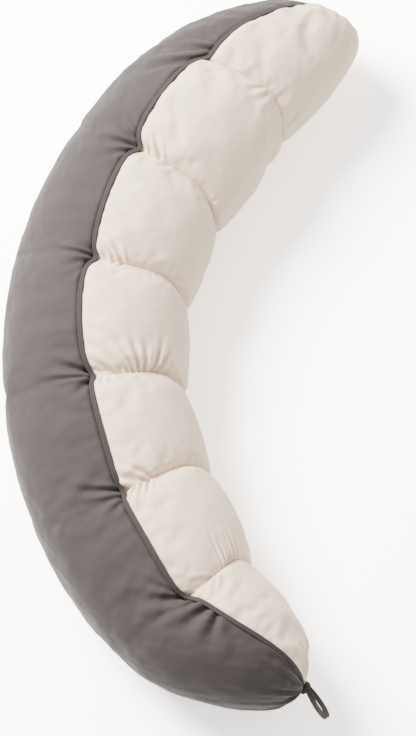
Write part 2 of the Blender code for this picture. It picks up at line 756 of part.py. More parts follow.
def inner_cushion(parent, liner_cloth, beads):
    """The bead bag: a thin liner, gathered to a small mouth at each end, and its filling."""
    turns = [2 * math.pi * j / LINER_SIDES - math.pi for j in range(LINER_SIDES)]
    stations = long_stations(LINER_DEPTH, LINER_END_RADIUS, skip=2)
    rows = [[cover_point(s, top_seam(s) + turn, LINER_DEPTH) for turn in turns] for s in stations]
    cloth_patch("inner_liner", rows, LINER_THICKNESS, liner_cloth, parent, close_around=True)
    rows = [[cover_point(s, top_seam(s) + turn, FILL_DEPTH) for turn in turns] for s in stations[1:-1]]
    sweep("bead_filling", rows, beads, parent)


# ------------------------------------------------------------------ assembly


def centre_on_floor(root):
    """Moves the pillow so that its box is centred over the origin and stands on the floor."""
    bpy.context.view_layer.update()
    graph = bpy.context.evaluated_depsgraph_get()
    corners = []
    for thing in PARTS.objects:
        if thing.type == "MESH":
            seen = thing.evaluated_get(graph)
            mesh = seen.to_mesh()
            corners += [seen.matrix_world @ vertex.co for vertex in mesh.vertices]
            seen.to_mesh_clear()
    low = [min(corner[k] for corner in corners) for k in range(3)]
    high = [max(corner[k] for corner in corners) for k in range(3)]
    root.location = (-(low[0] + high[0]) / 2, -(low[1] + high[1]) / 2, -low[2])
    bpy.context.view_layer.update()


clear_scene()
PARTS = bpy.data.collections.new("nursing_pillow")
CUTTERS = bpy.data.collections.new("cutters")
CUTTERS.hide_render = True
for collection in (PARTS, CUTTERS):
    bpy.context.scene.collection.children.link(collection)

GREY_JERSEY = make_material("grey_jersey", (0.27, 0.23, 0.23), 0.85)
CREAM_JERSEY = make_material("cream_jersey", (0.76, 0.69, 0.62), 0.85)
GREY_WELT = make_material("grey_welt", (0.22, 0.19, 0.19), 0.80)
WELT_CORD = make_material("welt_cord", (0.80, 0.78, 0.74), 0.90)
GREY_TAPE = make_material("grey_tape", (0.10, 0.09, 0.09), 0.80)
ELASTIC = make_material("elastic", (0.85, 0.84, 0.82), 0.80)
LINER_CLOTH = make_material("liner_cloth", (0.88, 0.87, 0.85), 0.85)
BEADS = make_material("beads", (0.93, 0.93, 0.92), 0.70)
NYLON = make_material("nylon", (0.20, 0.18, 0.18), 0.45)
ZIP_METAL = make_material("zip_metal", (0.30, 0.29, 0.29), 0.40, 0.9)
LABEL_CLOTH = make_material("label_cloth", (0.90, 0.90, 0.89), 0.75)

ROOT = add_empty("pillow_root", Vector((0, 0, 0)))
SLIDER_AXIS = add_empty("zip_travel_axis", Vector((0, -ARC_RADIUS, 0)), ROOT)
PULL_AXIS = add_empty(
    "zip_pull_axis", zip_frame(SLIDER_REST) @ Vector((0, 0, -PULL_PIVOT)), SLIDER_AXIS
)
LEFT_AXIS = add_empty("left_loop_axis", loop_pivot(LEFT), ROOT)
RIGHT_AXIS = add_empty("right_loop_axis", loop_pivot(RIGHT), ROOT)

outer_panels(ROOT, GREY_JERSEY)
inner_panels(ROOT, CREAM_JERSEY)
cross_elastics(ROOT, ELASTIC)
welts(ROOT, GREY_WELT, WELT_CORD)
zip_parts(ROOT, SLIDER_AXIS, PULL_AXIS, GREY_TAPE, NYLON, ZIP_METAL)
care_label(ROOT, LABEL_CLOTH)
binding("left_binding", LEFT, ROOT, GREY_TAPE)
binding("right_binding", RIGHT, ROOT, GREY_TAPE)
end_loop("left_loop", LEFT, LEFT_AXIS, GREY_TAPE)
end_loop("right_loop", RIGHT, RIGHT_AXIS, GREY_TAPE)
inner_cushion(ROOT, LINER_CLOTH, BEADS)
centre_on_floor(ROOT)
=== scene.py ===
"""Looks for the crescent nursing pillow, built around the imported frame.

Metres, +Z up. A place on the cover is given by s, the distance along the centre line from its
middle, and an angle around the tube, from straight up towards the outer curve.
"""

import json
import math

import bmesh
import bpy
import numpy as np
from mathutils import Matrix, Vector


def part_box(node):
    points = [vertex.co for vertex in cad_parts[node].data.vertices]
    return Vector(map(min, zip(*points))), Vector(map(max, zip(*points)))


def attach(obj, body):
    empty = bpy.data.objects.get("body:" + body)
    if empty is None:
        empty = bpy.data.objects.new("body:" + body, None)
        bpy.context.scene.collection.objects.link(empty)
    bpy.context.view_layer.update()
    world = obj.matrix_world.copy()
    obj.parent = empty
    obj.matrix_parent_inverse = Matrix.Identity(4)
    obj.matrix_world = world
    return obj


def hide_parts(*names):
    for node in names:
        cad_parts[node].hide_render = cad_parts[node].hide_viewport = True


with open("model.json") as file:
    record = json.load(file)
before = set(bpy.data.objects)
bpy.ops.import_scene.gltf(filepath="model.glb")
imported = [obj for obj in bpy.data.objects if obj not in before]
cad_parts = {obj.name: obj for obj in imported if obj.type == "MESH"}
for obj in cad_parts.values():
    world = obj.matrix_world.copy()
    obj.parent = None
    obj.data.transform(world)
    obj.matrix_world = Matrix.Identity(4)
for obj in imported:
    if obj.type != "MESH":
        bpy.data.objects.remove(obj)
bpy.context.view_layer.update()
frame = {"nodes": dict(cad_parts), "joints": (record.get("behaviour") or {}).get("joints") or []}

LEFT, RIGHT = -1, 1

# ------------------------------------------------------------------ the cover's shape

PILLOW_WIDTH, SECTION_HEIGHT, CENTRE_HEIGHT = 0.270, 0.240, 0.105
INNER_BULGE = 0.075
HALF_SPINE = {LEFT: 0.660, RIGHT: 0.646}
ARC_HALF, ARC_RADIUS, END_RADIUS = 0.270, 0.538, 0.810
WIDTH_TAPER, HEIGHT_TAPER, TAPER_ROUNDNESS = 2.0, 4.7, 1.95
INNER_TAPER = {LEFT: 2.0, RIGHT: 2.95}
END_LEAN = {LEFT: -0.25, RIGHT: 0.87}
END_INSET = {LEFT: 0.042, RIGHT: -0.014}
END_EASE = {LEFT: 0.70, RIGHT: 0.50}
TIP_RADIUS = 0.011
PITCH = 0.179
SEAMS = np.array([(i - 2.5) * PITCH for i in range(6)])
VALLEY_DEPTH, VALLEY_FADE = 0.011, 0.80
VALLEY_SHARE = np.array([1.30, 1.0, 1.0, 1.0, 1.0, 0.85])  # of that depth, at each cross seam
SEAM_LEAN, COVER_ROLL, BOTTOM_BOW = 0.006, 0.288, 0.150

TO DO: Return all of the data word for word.

FINISHED TASK:
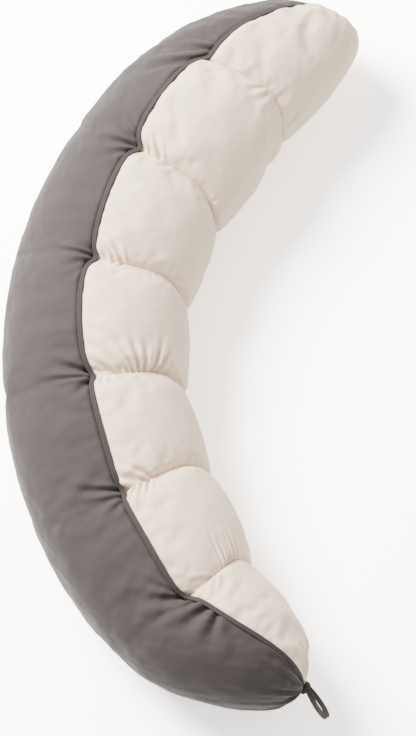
Write part 2 of the Blender code for this picture. It picks up at line 756 of part.py. More parts follow.
def inner_cushion(parent, liner_cloth, beads):
    """The bead bag: a thin liner, gathered to a small mouth at each end, and its filling."""
    turns = [2 * math.pi * j / LINER_SIDES - math.pi for j in range(LINER_SIDES)]
    stations = long_stations(LINER_DEPTH, LINER_END_RADIUS, skip=2)
    rows = [[cover_point(s, top_seam(s) + turn, LINER_DEPTH) for turn in turns] for s in stations]
    cloth_patch("inner_liner", rows, LINER_THICKNESS, liner_cloth, parent, close_around=True)
    rows = [[cover_point(s, top_seam(s) + turn, FILL_DEPTH) for turn in turns] for s in stations[1:-1]]
    sweep("bead_filling", rows, beads, parent)


# ------------------------------------------------------------------ assembly


def centre_on_floor(root):
    """Moves the pillow so that its box is centred over the origin and stands on the floor."""
    bpy.context.view_layer.update()
    graph = bpy.context.evaluated_depsgraph_get()
    corners = []
    for thing in PARTS.objects:
        if thing.type == "MESH":
            seen = thing.evaluated_get(graph)
            mesh = seen.to_mesh()
            corners += [seen.matrix_world @ vertex.co for vertex in mesh.vertices]
            seen.to_mesh_clear()
    low = [min(corner[k] for corner in corners) for k in range(3)]
    high = [max(corner[k] for corner in corners) for k in range(3)]
    root.location = (-(low[0] + high[0]) / 2, -(low[1] + high[1]) / 2, -low[2])
    bpy.context.view_layer.update()


clear_scene()
PARTS = bpy.data.collections.new("nursing_pillow")
CUTTERS = bpy.data.collections.new("cutters")
CUTTERS.hide_render = True
for collection in (PARTS, CUTTERS):
    bpy.context.scene.collection.children.link(collection)

GREY_JERSEY = make_material("grey_jersey", (0.27, 0.23, 0.23), 0.85)
CREAM_JERSEY = make_material("cream_jersey", (0.76, 0.69, 0.62), 0.85)
GREY_WELT = make_material("grey_welt", (0.22, 0.19, 0.19), 0.80)
WELT_CORD = make_material("welt_cord", (0.80, 0.78, 0.74), 0.90)
GREY_TAPE = make_material("grey_tape", (0.10, 0.09, 0.09), 0.80)
ELASTIC = make_material("elastic", (0.85, 0.84, 0.82), 0.80)
LINER_CLOTH = make_material("liner_cloth", (0.88, 0.87, 0.85), 0.85)
BEADS = make_material("beads", (0.93, 0.93, 0.92), 0.70)
NYLON = make_material("nylon", (0.20, 0.18, 0.18), 0.45)
ZIP_METAL = make_material("zip_metal", (0.30, 0.29, 0.29), 0.40, 0.9)
LABEL_CLOTH = make_material("label_cloth", (0.90, 0.90, 0.89), 0.75)

ROOT = add_empty("pillow_root", Vector((0, 0, 0)))
SLIDER_AXIS = add_empty("zip_travel_axis", Vector((0, -ARC_RADIUS, 0)), ROOT)
PULL_AXIS = add_empty(
    "zip_pull_axis", zip_frame(SLIDER_REST) @ Vector((0, 0, -PULL_PIVOT)), SLIDER_AXIS
)
LEFT_AXIS = add_empty("left_loop_axis", loop_pivot(LEFT), ROOT)
RIGHT_AXIS = add_empty("right_loop_axis", loop_pivot(RIGHT), ROOT)

outer_panels(ROOT, GREY_JERSEY)
inner_panels(ROOT, CREAM_JERSEY)
cross_elastics(ROOT, ELASTIC)
welts(ROOT, GREY_WELT, WELT_CORD)
zip_parts(ROOT, SLIDER_AXIS, PULL_AXIS, GREY_TAPE, NYLON, ZIP_METAL)
care_label(ROOT, LABEL_CLOTH)
binding("left_binding", LEFT, ROOT, GREY_TAPE)
binding("right_binding", RIGHT, ROOT, GREY_TAPE)
end_loop("left_loop", LEFT, LEFT_AXIS, GREY_TAPE)
end_loop("right_loop", RIGHT, RIGHT_AXIS, GREY_TAPE)
inner_cushion(ROOT, LINER_CLOTH, BEADS)
centre_on_floor(ROOT)
=== scene.py ===
"""Looks for the crescent nursing pillow, built around the imported frame.

Metres, +Z up. A place on the cover is given by s, the distance along the centre line from its
middle, and an angle around the tube, from straight up towards the outer curve.
"""

import json
import math

import bmesh
import bpy
import numpy as np
from mathutils import Matrix, Vector


def part_box(node):
    points = [vertex.co for vertex in cad_parts[node].data.vertices]
    return Vector(map(min, zip(*points))), Vector(map(max, zip(*points)))


def attach(obj, body):
    empty = bpy.data.objects.get("body:" + body)
    if empty is None:
        empty = bpy.data.objects.new("body:" + body, None)
        bpy.context.scene.collection.objects.link(empty)
    bpy.context.view_layer.update()
    world = obj.matrix_world.copy()
    obj.parent = empty
    obj.matrix_parent_inverse = Matrix.Identity(4)
    obj.matrix_world = world
    return obj


def hide_parts(*names):
    for node in names:
        cad_parts[node].hide_render = cad_parts[node].hide_viewport = True


with open("model.json") as file:
    record = json.load(file)
before = set(bpy.data.objects)
bpy.ops.import_scene.gltf(filepath="model.glb")
imported = [obj for obj in bpy.data.objects if obj not in before]
cad_parts = {obj.name: obj for obj in imported if obj.type == "MESH"}
for obj in cad_parts.values():
    world = obj.matrix_world.copy()
    obj.parent = None
    obj.data.transform(world)
    obj.matrix_world = Matrix.Identity(4)
for obj in imported:
    if obj.type != "MESH":
        bpy.data.objects.remove(obj)
bpy.context.view_layer.update()
frame = {"nodes": dict(cad_parts), "joints": (record.get("behaviour") or {}).get("joints") or []}

LEFT, RIGHT = -1, 1

# ------------------------------------------------------------------ the cover's shape

PILLOW_WIDTH, SECTION_HEIGHT, CENTRE_HEIGHT = 0.270, 0.240, 0.105
INNER_BULGE = 0.075
HALF_SPINE = {LEFT: 0.660, RIGHT: 0.646}
ARC_HALF, ARC_RADIUS, END_RADIUS = 0.270, 0.538, 0.810
WIDTH_TAPER, HEIGHT_TAPER, TAPER_ROUNDNESS = 2.0, 4.7, 1.95
INNER_TAPER = {LEFT: 2.0, RIGHT: 2.95}
END_LEAN = {LEFT: -0.25, RIGHT: 0.87}
END_INSET = {LEFT: 0.042, RIGHT: -0.014}
END_EASE = {LEFT: 0.70, RIGHT: 0.50}
TIP_RADIUS = 0.011
PITCH = 0.179
SEAMS = np.array([(i - 2.5) * PITCH for i in range(6)])
VALLEY_DEPTH, VALLEY_FADE = 0.011, 0.80
VALLEY_SHARE = np.array([1.30, 1.0, 1.0, 1.0, 1.0, 0.85])  # of that depth, at each cross seam
SEAM_LEAN, COVER_ROLL, BOTTOM_BOW = 0.006, 0.288, 0.150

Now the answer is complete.